Question

The correct order of increasing \(\mathrm{C}-\mathrm{O}\) bond length of \(\mathrm{CO}, \mathrm{CO}_{3}^{2-}, \mathrm{CO}_{2}\) is (a) \(\mathrm{CO}_{3}^{2-}<\mathrm{CO}_{2}<\mathrm{CO}\) (b) \(\mathrm{CO}_{2}<\mathrm{CO}_{3}^{2}<\mathrm{CO}\) (c) \(\mathrm{CO}<\mathrm{CO}_{3}^{2-}<\mathrm{CO}_{2}\) (d) \(\mathrm{CO}<\mathrm{CO}_{2}<\mathrm{CO}_{3}^{2}\)

Short answer

The correct order is (d): \(\text{CO} < \text{CO}_2 < \text{CO}_3^{2-}\).

Step-by-step solution

Understanding Bond Length

Bond length generally decreases with increasing bond order. The bond order is determined by the number of chemical bonds between a pair of atoms.

Comparing Bond Orders

Calculate the bond order for each type of molecule. - For \(\text{CO}\), it is a triple bond, so its bond order is 3.- For \(\text{CO}_2\), the structure is linear composed of two double bonds, so the bond order of each C-O is 2.- For \(\text{CO}_3^{2-}\), we have resonance structures with a bond order of \(\frac{4}{3}\) for each C-O bond.
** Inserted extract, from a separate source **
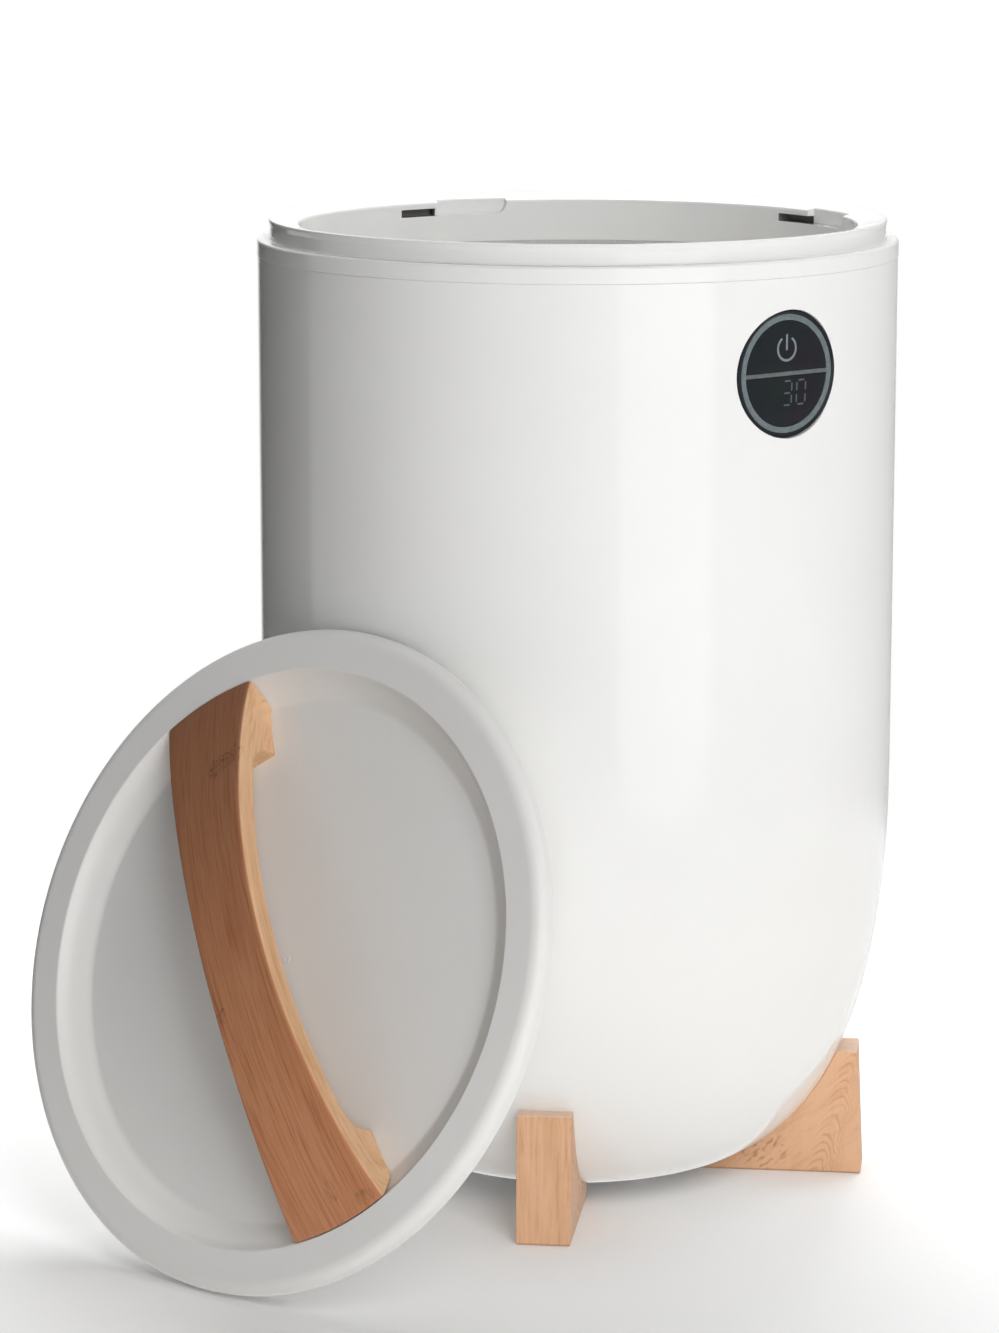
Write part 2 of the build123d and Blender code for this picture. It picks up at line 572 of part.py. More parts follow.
outside = rev([(R_DISH_FLOOR - 3.4, -DISH - 2), (R_DISH_FLOOR - 3.4, -DISH + 0.1), (R_DISH_FLOOR + 1.1, -DISH + 2.2),
               (R_DISH - 1.4, -1.4), (R_DISH - 0.3, 0.2), (R_DISH - 0.3, 60), (200, 60), (200, -DISH - 2)])
handle -= outside
for x, y in HS:
    handle -= cyl_z(x, y, 1.75, -20, -0.5)
handle = sorted(handle.solids(), key=lambda q: q.volume)[-1]
save(LID * handle, "lid_handle")
screws = []
for x, y in HS:
    screws.append(LID * (cyl_z(x, y, 1.6, -13.3, -1.0) + cyl_z(x, y, 3.2, -15.1, -13.25)).solids()[0])
save(group(screws), "handle_screws")
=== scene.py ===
import math

import bpy
import numpy as np
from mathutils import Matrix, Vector


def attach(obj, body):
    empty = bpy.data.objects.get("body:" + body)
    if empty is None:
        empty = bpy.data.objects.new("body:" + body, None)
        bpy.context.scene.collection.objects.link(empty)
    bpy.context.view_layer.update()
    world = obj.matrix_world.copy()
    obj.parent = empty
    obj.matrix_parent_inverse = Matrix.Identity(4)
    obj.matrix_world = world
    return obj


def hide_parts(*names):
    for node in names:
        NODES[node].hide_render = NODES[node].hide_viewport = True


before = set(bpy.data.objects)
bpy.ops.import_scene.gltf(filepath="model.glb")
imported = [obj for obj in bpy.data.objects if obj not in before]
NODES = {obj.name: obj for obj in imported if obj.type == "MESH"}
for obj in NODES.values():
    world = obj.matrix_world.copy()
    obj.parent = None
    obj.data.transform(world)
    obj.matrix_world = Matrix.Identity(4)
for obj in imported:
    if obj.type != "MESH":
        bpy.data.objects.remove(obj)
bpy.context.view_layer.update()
MM = 0.001
PI = math.pi

# ------------------------------------------------------------------ dimensions, millimetres
Z_SEAM, Z_RIM, Z_SHOULDER = 469.8, 488.3, 478.3
R_BODY, WALL = 160.0, 2.8
Z_PANEL = 424.2
FOOT_H, FOOT_W, FOOT_R_TOP, FOOT_R_BOT, FOOT_R_IN = 64.5, 26.6, 146.3, 149.1, 66.0
R_LID, R_DISH, R_DISH_FLOOR, DISH = 160.0, 139.6, 127.9, 11.0
HANDLE_TOP, HANDLE_END, HANDLE_HALF, HANDLE_T = 31.4, 1.4, 137.6, 11.6
HANDLE_W_MID, HANDLE_W_END = 19.0, 27.8
LID_AZ, LID_TILT, LID_OUT, LID_SIDE, LID_SPIN, LID_H = 191.2, 20.8, 229.1, 3.2, 125.1, 10.0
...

Determine Bond Length Order

Since bond length is inversely related to bond order, the order of increasing bond length from shortest to longest will be from the highest bond order to the lowest. Thus, the order is: \(\text{CO} (3) < \text{CO}_2 (2) < \text{CO}_3^{2-} (\frac{4}{3})\).

Select Correct Answer

Based on the analysis, the correct order of increasing C-O bond length is given by option (d): \(\text{CO} < \text{CO}_2 < \text{CO}_3^{2-}\).

Key concepts

Bond Length

Bond length refers to the distance between the nuclei of two atoms bonded together. It serves as one of the primary determinants of molecular shape and size. Generally, bond length decreases when the bond order increases. When atoms share more electrons, or in other words, form multiple bonds, they are brought closer together. Some key points to keep in mind include:

• Triple bonds are generally shorter than double bonds.
• Double bonds are typically shorter than single bonds.
• Bond length can affect the stability and reactivity of a molecule.

When studying molecular structures like CO, CO₂, and CO₃²⁻, it's important to remember that differences in bond length arise from the varying bond orders of carbon and oxygen in each molecule.

Bond Order

Bond order is a crucial concept when it comes to understanding chemical bonding and molecular geometry. It quantifies the number of chemical bonds between a pair of atoms. Bond order helps predict both the strength and the length of a bond. The higher the bond order, the greater the electron cloud overlap, resulting in a stronger and shorter bond. Here are some insights:

• A bond order of 3, as seen in CO, indicates a triple bond.
• CO₂ has a bond order of 2, resulting from two double bonds in a linear structure.
• CO₃²⁻ has a fractional bond order of 4/3 due to resonance structures, indicating a bond between that of a double and a single bond.

Understanding bond order not only clarifies bond length but also provides insights into the chemical properties of molecules.

Resonance Structures

Resonance structures offer a way to depict a molecule that has multiple feasible structures contributing equally to the actual electronic distribution. These structures don't exist individually but are hypothetical extremes that enhance our understanding of electron distribution. In molecules like CO₃²⁻, resonance is pivotal in explaining the bond characteristic. Consider the following:

• The carbonate ion ( CO₃²⁻) displays three resonance forms.
• Each form shows different placements of double and single bonds, which lead to an averaged bond order.
• Resonance contributes to lower energy and increased stability.

In essence, resonance allows for a more accurate representation of a molecule's actual electron arrangement and bond characteristics.

C-O Bond Order

The C-O bond order is central to establishing the properties of compounds like CO, CO₂, and CO₃²⁻. This specific measurement is derived directly from the types of bonds present between carbon and oxygen. In carbon monoxide (CO), the C-O bond order is 3, representing a strong, short, triple bond. In carbon dioxide (CO₂), the bond order is 2, attributed to its double bonds. Finally, in the carbonate ion (CO₃²⁻), resonance structures generate a bond order of 4/3 for each C-O bond, creating a longer bond than seen in CO or CO₂. Understanding the C-O bond order aids in predicting the following:

• Molecular geometry and reactivity.
• Physical properties like bond strength and length.
• Comparative stabilities of different carbon-oxygen compounds.

The bond order directly influences the chemical behavior and characteristics of these molecules, showcasing the importance of this parameter in chemical bonding.